An angle captured from down the street (middle lower right in the synchronised video below and in full view here) – which some have suggested shows Ross being hit by the vehicle – does appear to show the vehicle pass close to the agent as he fires. However, the close-up video shared by the Minnesota Reformer (middle top and in full view here) shows Ross moving out of the way and to the side of the vehicle as he fires.
Another video published by CNN (middle lower left) shows a head-on view of the incident from surveillance footage.
New footage from the ICE agent’s phone who shot at Renee Nicole Good in Minneapolis has emerged, posted by AlphaNews on X. We’ve placed that footage in a synced timeline with the other currently available footage.
Almost one week after the incident, protests have been held in Minneapolis and other cities in the US.

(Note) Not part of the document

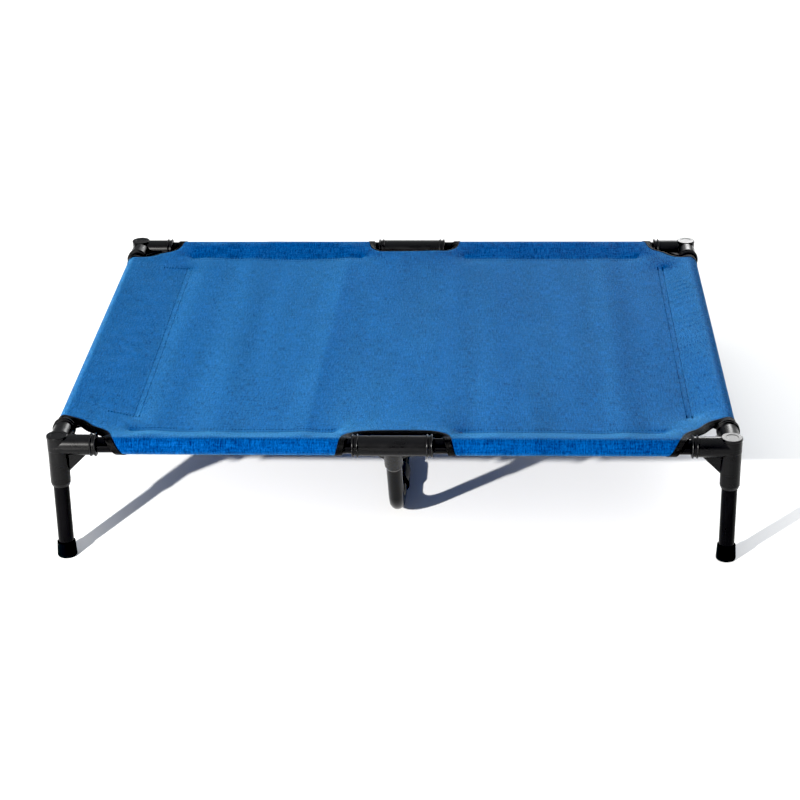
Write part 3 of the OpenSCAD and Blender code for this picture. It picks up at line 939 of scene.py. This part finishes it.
def make_lights():
    """A small hard key at the front left, a glow and a card behind the bed, and a rim card."""
    key = {"shadow_soft_size": 0.035, "color": (1.0, 0.98, 0.95)}
    add_light("key", "POINT", (-1.50, -2.58, 1.29), (0, 0, 0.1), 1000, **key)
    glow = {"shape": "RECTANGLE", "size": 3.4, "size_y": 1.4}
    add_light("backdrop_glow", "AREA", (1.1, 3.1, 1.5), (0.05, 0, 0.15), 20, **glow)
    card = {"shape": "RECTANGLE", "size": 0.9, "size_y": 1.2}
    add_light("backdrop_card", "AREA", (0.85, 3.0, 1.5), (0.45, 0, 0.18), 40, **card)
    rim = {"shape": "RECTANGLE", "size": 0.7, "size_y": 0.7}
    add_light("rim_card", "AREA", (2.3, 1.5, 1.0), (0.45, 0, 0.18), 16, **rim)


def make_camera():
    """A long lens from the front and above, without lens shift. The angles are in degrees."""
    azimuth, elevation, roll = (math.radians(a) for a in CAMERA_ANGLES)
    reach = math.cos(elevation)
    forward = Vector((-math.sin(azimuth) * reach, math.cos(azimuth) * reach, -math.sin(elevation)))
    level = Vector((math.cos(azimuth), math.sin(azimuth), 0))
    down = forward.cross(level)
    across = math.cos(roll) * level + math.sin(roll) * down
    up = math.sin(roll) * level - math.cos(roll) * down
    camera = bpy.data.cameras.new("camera")
    camera.lens = CAMERA_LENS
    camera.sensor_width = SENSOR_WIDTH
    made = bpy.data.objects.new("camera", camera)
    turn = Matrix((across, up, -forward)).transposed()
    made.matrix_world = Matrix.Translation(CAMERA_PLACE) @ turn.to_4x4()
    bpy.context.collection.objects.link(made)
    bpy.context.scene.camera = made


def set_view():
    """Plain display colours, with a small black level that deepens the blacks."""
    view = bpy.context.scene.view_settings
    view.view_transform = "Standard"
    view.use_curve_mapping = True
    view.curve_mapping.black_level = (BLACK_LEVEL, BLACK_LEVEL, BLACK_LEVEL)
    view.curve_mapping.update()


make_camera()
make_world()
make_lights()
make_floor()
cover_cloth, cover_tape = make_soft_goods()
finish_nodes(
    {
        "moulded_plastic": plastic_material(),
        "gloss_tube": tube_material(),
        "foot_rubber": rubber_material(),
        "woven_cover": cover_cloth,
        "binding_tape": cover_tape,
    }
)
set_view()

US President, Donald Trump, and Department of Homeland Security, Kristi Noem, initially said that Good had tried to run over an ICE officer after blocking the road, labelling her a “domestic terrorist”. However, the Democratic mayor of Minneapolis, Jacob Frey, said that version of events was “garbage” and disproven by the video footage.
On Monday Jan. 12, Noem, told FOX News that more ICE agents would be sent to Minnesota.
Individual links to each of the five videos detailed above can be found here, here, here, here and here.
Bellingcat is a non-profit and the ability to carry out our work is dependent on the kind support of individual donors. If you would like to support our work, you can do so here. You can also subscribe to our Patreon channel here. Subscribe to our Newsletter and follow us on Bluesky here and Mastodon here.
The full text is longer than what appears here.